Circular saws also excel on the jobsite. If you’re installing deck boards, roofing, or exterior trim and need to make cross-grain, angled, or curved cuts on materials already in place, a circular saw won’t require moving or lifting. Pair it with a guide system for straight cuts and you’ll maintain accuracy while keeping your back intact.
For homeowners who build seasonally, a deck one summer, a shed the next, a circular saw offers more versatility per dollar and less regret if it sits dormant.
Portability, Storage, and Workspace Impact
Storage reality: A miter saw needs a dedicated bench, cart, or wall mount. A 10-inch model weighs 30–40 pounds: a 12-inch compound saw hits 60–80 pounds. It’s not portable, and poor storage (exposed blade, accumulating dust, loose parts) shortens its lifespan. If your garage is already tight, shoehorned into a corner beside the water heater, a miter saw isn’t practical.
A circular saw stacks easily in a tool chest, hangs on a pegboard, or rides in a work apron pocket. Blades store in a rack, and the whole setup occupies a 2-foot shelf. For apartment dwellers, seasonal DIYers, or anyone without a dedicated shop, this matters.

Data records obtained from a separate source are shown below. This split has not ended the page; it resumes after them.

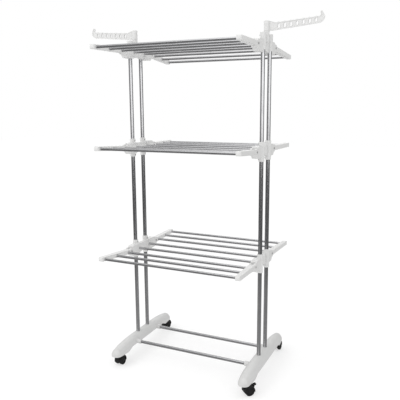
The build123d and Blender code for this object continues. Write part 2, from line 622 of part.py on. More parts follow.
def lever_axis():
    """Y and Z of the lever's hinge, on the hood's side away from the swivel."""
    radius = HOOD_OUTSIDE + LEVER_HUB / 2 - 0.5
    angle = math.radians(LEVER_ANGLE)
    return TRAIL + radius * math.cos(angle), AXLE_Z + radius * math.sin(angle)


def brake_lever():
    y, z = lever_axis()
    half = LEVER_WIDTH / 2
    pin = half + 0.5 + LEVER_EAR
    tab = block((-half, half), (0, LEVER_LENGTH), (-LEVER_THICKNESS / 2, LEVER_THICKNESS / 2))
    tab = fillet(tab.edges().filter_by(Axis.Z).sort_by(Axis.Y)[-2:], 5)
    tab = Pos(0, y, z) * (Rot(LEVER_RISE, 0, 0) * tab)
    body = tab + bar_x(LEVER_HUB / 2, -half, half, y, z)
    return body + bar_x(LEVER_PIN / 2, -pin, pin, y, z)


def caster_wheels():
    """Two wheels and the axle that turns with them."""
    solids = []
    radius = WHEEL_DIAMETER / 2
    for sign in (-1, 1):
        inner = sign * WHEEL_GAP / 2
        outer = inner + sign * WHEEL_WIDTH
        wheel = bar_x(radius, min(inner, outer), max(inner, outer), TRAIL, AXLE_Z)
        wheel = fillet(wheel.edges().filter_by(GeomType.CIRCLE), 2)
        dish_from, dish_to = sorted((outer - sign * 2.5, outer + sign))
        wheel -= bar_x(radius - 5, dish_from, dish_to, TRAIL, AXLE_Z)
        hub_from, hub_to = sorted((outer - sign * 3, outer - sign))
        wheel += bar_x(radius - 12, hub_from, hub_to, TRAIL, AXLE_Z)
        bore_from, bore_to = sorted((inner - sign, inner + sign * AXLE_BITE))
        wheel -= bar_x(AXLE_DIAMETER / 2 + PIN_SEAT_CLEARANCE, bore_from, bore_to, TRAIL, AXLE_Z)
        solids.append(wheel)
    reach = WHEEL_GAP / 2 + AXLE_BITE
    solids.append(bar_x(AXLE_DIAMETER / 2, -reach, reach, TRAIL, AXLE_Z))
    return Compound(children=[solid for item in solids for solid in item.solids()])


# ---- Writing the nodes ----
def build_uprights():
    joints = {"lower": LOWER_TIER_Z, "middle": MIDDLE_TIER_Z}
    stop = TUBE_STOP / 2
    spans = {
        "lower": (upright_socket_floor(), joints["lower"] - stop),
        "middle": (joints["lower"] + stop, joints["middle"] - stop),
        "upper": (joints["middle"] + stop, TOP_TIER_Z + TOP_SLEEVE_ABOVE - SLEEVE_CAP),
    }
    for level, (z_from, z_to) in spans.items():
        section = upright_section(z_from, z_to)
        for tier, tier_z in TIERS.items():
            for z in sleeve_screw_zs(tier):
                if z_from < tier_z + z < z_to:
                    seat = (SIDE_X - SLEEVE_RADIUS, UPRIGHT_Y, tier_z + z)
                    section -= screw_hole(*seat, sleeve_screw_reach())
        if level == "lower":
            section -= foot_screw_hole()
        for side_name, side in SIDES.items():
            for depth_name, depth in DEPTHS.items():
                save(f"{level}_upright_{side_name}_{depth_name}", place(section, side, depth))


def foot_screw_place():
    seat_x = SIDE_X - UPRIGHT_BORE - BOSS_WALL
    return seat_x, UPRIGHT_Y, upright_socket_floor() + SCREW_END


def foot_screw_hole():
    seat_x, y, z = foot_screw_place()
    return screw_hole(seat_x, y, z, BOSS_WALL + UPRIGHT_WALL + SCREW_BITE)


def all_quarters(shape):
    return [place(shape, side, depth) for side in SIDES.values() for depth in DEPTHS.values()]


def main():
    os.makedirs("parts", exist_ok=True)
    build_uprights()

    right_foot = foot()
    for sign in (-1, 1):
        right_foot -= place(foot_screw_hole(), 1, sign)
    for name, side in SIDES.items():
        save(f"foot_{name}", place(right_foot, side))
    tube = cross_tube()
    for name, depth in DEPTHS.items():
        save(f"cross_tube_{name}", place(tube, 1, depth))
    seat_x, y, z = foot_screw_place()
    foot_screw = screw(seat_x, y, z, BOSS_WALL + UPRIGHT_WALL + SCREW_BITE)
    save("foot_screws", *all_quarters(foot_screw))

    pins = []
    screws = []
    level_arm = wing_arm()
    level_rods = [rod(rod_end_x(y), y, 0) for y in WING_ROD_YS]
    for tier, tier_z in TIERS.items():
        right_bracket = Pos(0, 0, tier_z) * bracket(tier)
        for name, side in SIDES.items():
            save(f"{tier}_bracket_{name}", place(right_bracket, side))
        fixed_rod = rod(FIXED_ROD_END_X, UPRIGHT_Y, tier_z)
        save(f"centre_rods_{tier}", *[place(fixed_rod, 1, depth) for depth in DEPTHS.values()])
        pins += all_quarters(hinge_pin(tier_z))
        for screw_z in sleeve_screw_zs(tier):
            one = screw(SIDE_X - SLEEVE_RADIUS, UPRIGHT_Y, tier_z + screw_z, sleeve_screw_reach())
            screws += all_quarters(one)
        for depth_name, depth in DEPTHS.items():
            lift = Pos(0, 0, tier_z)
            arm = lift * wing_tilt(level_arm, tier, depth_name)
            rods = [lift * wing_tilt(one, tier, depth_name) for one in level_rods]
            save(f"wing_rods_{tier}_{depth_name}", *[place(one, 1, depth) for one in rods])
            for side_name, side in SIDES.items():
                save(f"wing_arm_{tier}_{depth_name}_{side_name}", place(arm, side, depth))
    save("hinge_pins", *pins)
    save("bracket_screws", *screws)

    hanger = hanger_arm()
    for name, side in SIDES.items():
        save(f"hanger_arm_{name}", place(hanger, side))

    corners = [(side, depth) for side in SIDES for depth in DEPTHS]
    save("caster_stems", *[set_caster(caster_stem(), *corner) for corner in corners])
    for side_name, depth_name in corners:
        where = side_name + "_" + depth_name
        braked = depth_name == "near"
        save("caster_housing_" + where, set_caster(caster_housing(braked), side_name, depth_name))
        save("caster_wheels_" + where, set_caster(caster_wheels(), side_name, depth_name))
        if braked:
            save("brake_lever_" + side_name, set_caster(brake_lever(), side_name, depth_name))


main()
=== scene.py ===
import json
import math

import bmesh
import bpy
from mathutils import Matrix, Vector


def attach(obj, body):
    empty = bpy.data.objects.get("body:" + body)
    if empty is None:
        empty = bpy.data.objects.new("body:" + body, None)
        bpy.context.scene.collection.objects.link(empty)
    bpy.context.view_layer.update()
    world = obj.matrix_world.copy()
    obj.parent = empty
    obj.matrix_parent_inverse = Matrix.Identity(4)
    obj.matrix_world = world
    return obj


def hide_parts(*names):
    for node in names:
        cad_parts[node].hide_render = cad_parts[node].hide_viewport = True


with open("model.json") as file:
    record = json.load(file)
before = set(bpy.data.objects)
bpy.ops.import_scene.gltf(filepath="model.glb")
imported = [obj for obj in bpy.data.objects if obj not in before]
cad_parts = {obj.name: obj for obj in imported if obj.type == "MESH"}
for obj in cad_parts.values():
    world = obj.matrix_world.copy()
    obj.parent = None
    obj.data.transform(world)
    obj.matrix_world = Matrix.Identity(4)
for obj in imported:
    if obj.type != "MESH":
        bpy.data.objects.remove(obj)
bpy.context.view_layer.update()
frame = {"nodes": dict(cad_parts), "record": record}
NODES = frame["nodes"]
MM = 0.001

# ---------------------------------------------------------------- shader groups

NOISE_MIDDLE = (0.3, 0.7)       # the part of a noise's range that nearly all of it lies in
DRIFT_SCALE = 9.0               # slow colour drift, per metre
SCUFF_SCALE = 70.0
SCUFF_ROUGHNESS = 0.12
GRAIN_ROUGHNESS = 0.08
SMUDGE_SCALE = 22.0
SMUDGE_COLOUR = 0.3
SMUDGE_ROUGHNESS = 0.05
STREAK_COLOUR = 0.25
STREAK_ROUGHNESS = 0.02
LINES_ACROSS = 700.0            # drawn lines on the tubes, per metre
LINES_ALONG = 6.0


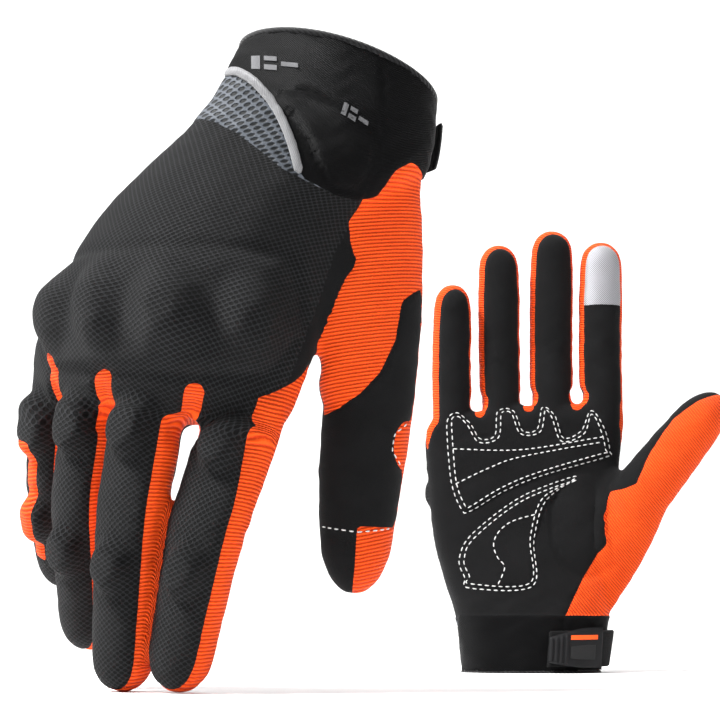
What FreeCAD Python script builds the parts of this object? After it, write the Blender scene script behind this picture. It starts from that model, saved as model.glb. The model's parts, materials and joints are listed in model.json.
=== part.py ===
"""A pair of short-cuff knit riding gloves, standing for display at their real size.

Both gloves are right-hand ones of one design.  The near glove hangs fingers down with the
back of the hand to the front (-Y).  The far glove stands on its cuff, palm to the front.

Each glove is drawn in its own axes, in millimetres:
  a  across the hand, growing towards the thumb
  u  along the hand, growing from the cuff towards the fingertips
  n  out of the hand, growing from the palm side towards the back of the hand
"""
import FreeCAD, Part
import math
import os

from FreeCAD import Vector

os.makedirs("parts", exist_ok=True)

# ---------------------------------------------------------------- driving dimensions (mm)
WALL = 2.2                # cloth plus lining of a panel or a finger
SEAM = 0.4                # clearance between two sewn pieces
SEAM_ANGLE = 2.0          # the same clearance where two half shells meet, in degrees
DISPLAY_HEIGHT = 254.0    # level of the near glove's own u = 0 above the floor
GLOVE_SPACING = 290.0     # from the near glove's mid plane back to the far glove's

KNUCKLE_FLEX = 60.0       # travel of a finger at its root, degrees
FINGER_FLEX = 75.0        # travel of a finger at its middle joint, degrees
THUMB_FLEX = 30.0         # travel of the thumb at its root, degrees
THUMB_TIP_FLEX = 45.0     # travel of the thumb at its middle joint, degrees
MITRE_MARGIN = 5.0        # extra cut-back of each palm side at a joint, degrees

HAND_END_CLEARANCE = 2.0  # from the finger hinge line back to the hand shell
ROOT_CLEARANCE = 1.5      # from the finger hinge line on to the finger
JOINT_CLEARANCE = 0.9     # each side of a middle joint
OVERLAY_LIFT = 0.9        # from the hand shell up to a piece sewn on top of it
WEB_CLEARANCE = 1.2       # from a finger web to the panels it stands between

SECTION_POINTS = 16       # facets round a finger
HAND_STEPS = 14           # facets across one face of the hand
SQUARENESS = 0.75         # below 1, a hand section is fuller than an ellipse
THUMB_WINDOW = 24.0       # the panels stop this many degrees short of the thumb-side edge

PATCH_THICK = 1.2         # palm reinforcement
GUARD_THICK = 3.0         # knuckle armour between its domes
GUARD_DOME = 6.0          # extra height of one dome
INSERT_THICK = 2.4        # stretch mesh at the wrist
PIPING_THICK = 2.6        # cord trim along the stretch mesh
LOOP_THICK = 0.8          # loop tape on the cuff
HOOK_THICK = 0.8          # hook tape under the strap
STRAP_THICK = 2.0         # wrist strap
TAB_THICK = 2.2           # moulded pull tab on the strap's free end
PAD_THICK = 0.6           # conductive pad on the index fingertip

# name: length to the middle joint, length to the tip, half width, half thickness
DIGITS = {
    "index": (34.0, 95.0, 12.4, 11.2),
    "middle": (36.0, 102.0, 12.5, 11.4),
    "ring": (34.0, 96.0, 12.0, 11.0),
    "little": (26.0, 75.0, 11.2, 10.2),
    "thumb": (30.0, 69.0, 13.5, 12.5),
}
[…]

Workspace logistics also differ. A miter saw demands a miter saw table or stand (another $100–$300 and 3×4 feet of floor space). A circular saw works on jobsite sawhorses, a folding work table, or even a makeshift track clamped across the material. Renovation professionals use circular saws partially for this reason, they fold everything up at day’s end.

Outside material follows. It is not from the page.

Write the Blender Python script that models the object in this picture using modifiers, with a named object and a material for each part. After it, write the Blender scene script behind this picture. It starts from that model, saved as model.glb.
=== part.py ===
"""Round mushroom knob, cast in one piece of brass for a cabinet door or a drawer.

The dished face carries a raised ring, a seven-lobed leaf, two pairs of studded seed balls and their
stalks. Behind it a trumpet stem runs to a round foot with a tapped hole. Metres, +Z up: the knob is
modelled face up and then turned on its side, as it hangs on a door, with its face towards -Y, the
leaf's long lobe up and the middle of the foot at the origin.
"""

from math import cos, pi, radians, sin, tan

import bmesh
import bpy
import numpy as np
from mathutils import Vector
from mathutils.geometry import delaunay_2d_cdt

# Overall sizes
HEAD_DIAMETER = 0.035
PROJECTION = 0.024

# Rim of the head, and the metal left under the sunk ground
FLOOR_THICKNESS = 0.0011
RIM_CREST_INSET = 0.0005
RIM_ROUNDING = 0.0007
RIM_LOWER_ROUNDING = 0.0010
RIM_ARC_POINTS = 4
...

That said, workshop setup guides consistently show successful DIYers investing in a miter saw station because the productivity and safety gains justify the space. It’s a personal call based on your available room and project frequency.
Conclusion
Buy a miter saw if you’re doing regular trim work, cabinetry, or repetitive crosscutting. The precision, speed, and safety justify the cost and space. Buy a circular saw if you rip materials, work on-site, or have limited storage. Ideally, both live in your toolkit, miter saws for accuracy, circular saws for flexibility. Start with whichever matches your next three projects, then add the other once you understand your rhythm. The right saw isn’t about the tool itself: it’s about knowing your workflow and choosing gear that fits.